Although this might seem like flogging a dead horse, the reappointment of Henry was a huge gamble by the NZRU, although the implications mightn’t have been apparent at the time. The cards are about to fall. If the All Blacks win the World Cup, the NZRU will be resoundingly vindicated, Henry will depart in a blaze of glory triggering a seamless transition to Hansen, and the Aussies can have Deans for as long as they like.

If they don’t, the mob will bay for a blood sacrifice, a cleansing of the stables. In those circumstances, it’s hard to imagine how Tew or anyone else could foist Hansen on the rugby public and live to tell the tale. But if not Hansen, then who? The combination of Henry’s reappointment and the NZRU’s own rules has drastically reduced the field.

Of the obvious alternatives, Deans has re-signed with Australia until 2013 and Warren Gatland with Wales till 2015. It’s conceivable there are clauses in their contracts enabling them to bail out if the NZRU comes calling, although it’s hard to imagine Australian rugby boss John O’Neill swallowing that arrangement.

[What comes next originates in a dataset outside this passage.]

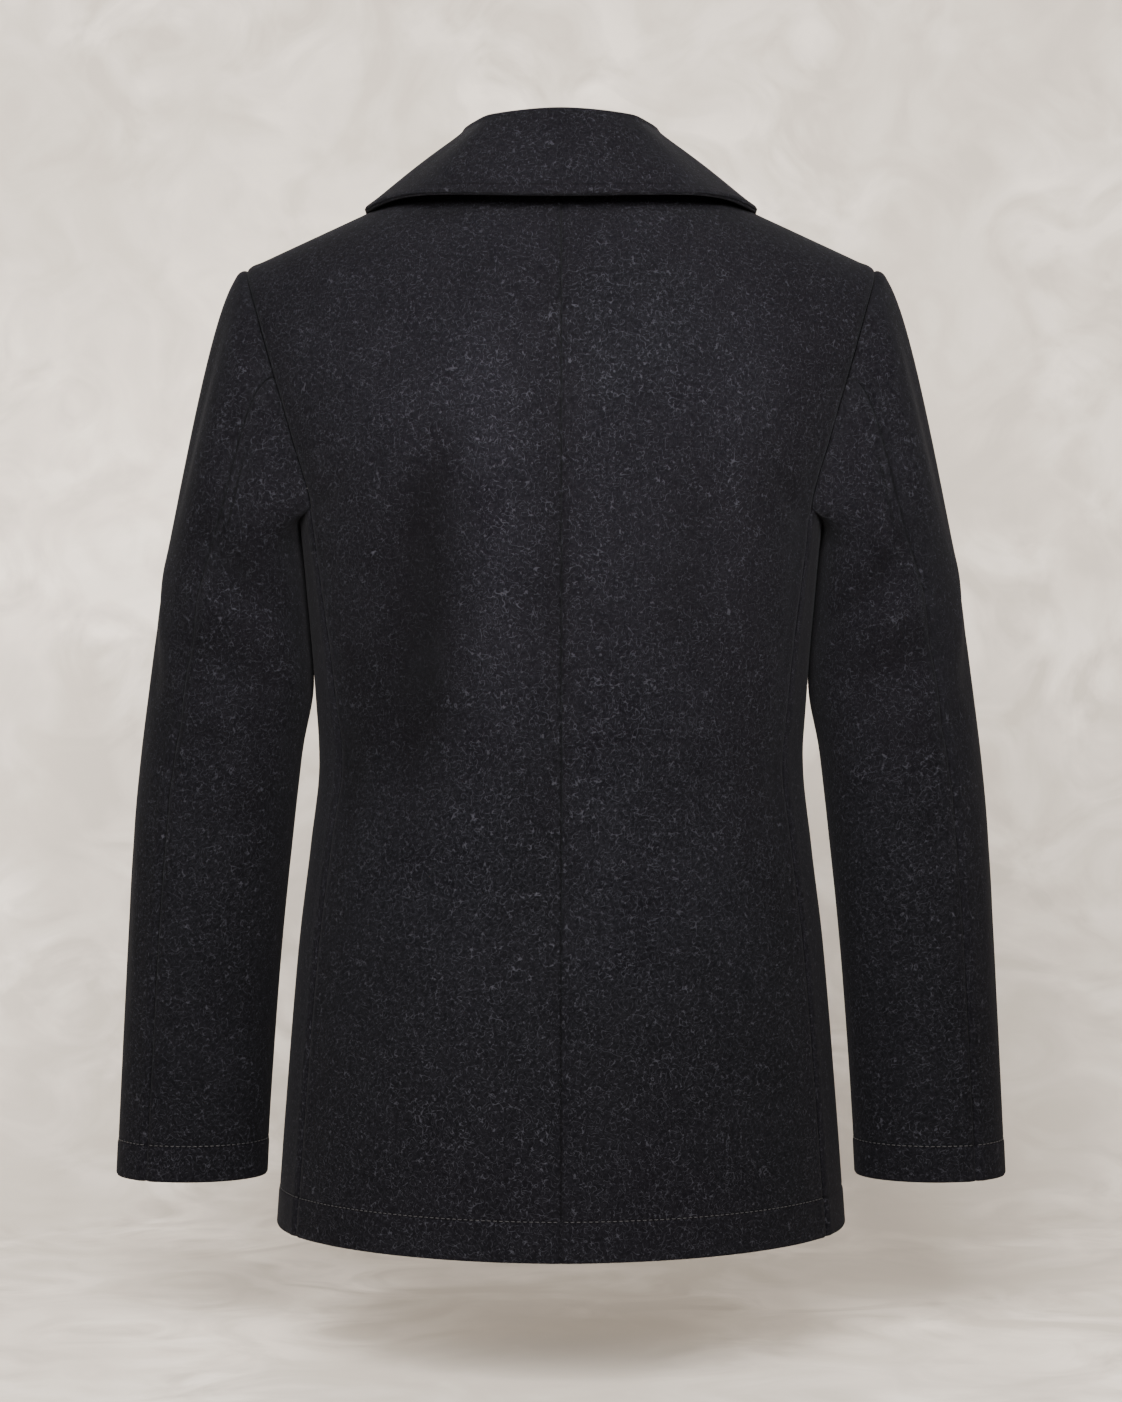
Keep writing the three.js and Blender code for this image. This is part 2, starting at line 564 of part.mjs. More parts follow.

Other options like John Kirwan, now doing an admirable job with Japan, are eliminated by the NZRU’s bizarre proviso that applicants must have worked in New Zealand within the past year at ITM Cup or Super 15 level, or have accumulated at least three years’ experience in such roles within the past five years. As has been pointed out, this rule bars former All Blacks coach John Mitchell, yet opens the door for dinky di Aussie and current Wallabies selector David Nucifora, who coached the Blues from 2006 to 2008. It also precludes consideration of the claims of non-Kiwis such as former Springbok and current Italy coach Nick Mallett, former Wallabies coach Eddie Jones, and Ewen McKenzie, who steered the Queensland Reds to the Super 15 title this year.

Former Chiefs coach Ian Foster and former Hurricanes coach Colin Cooper are probably the first cabs off the rank, having got the NZRU seal of approval by being entrusted with the Junior All Blacks. What they don’t have is international experience or a single trophy to show for their combined 16 years as head coaches in Super rugby.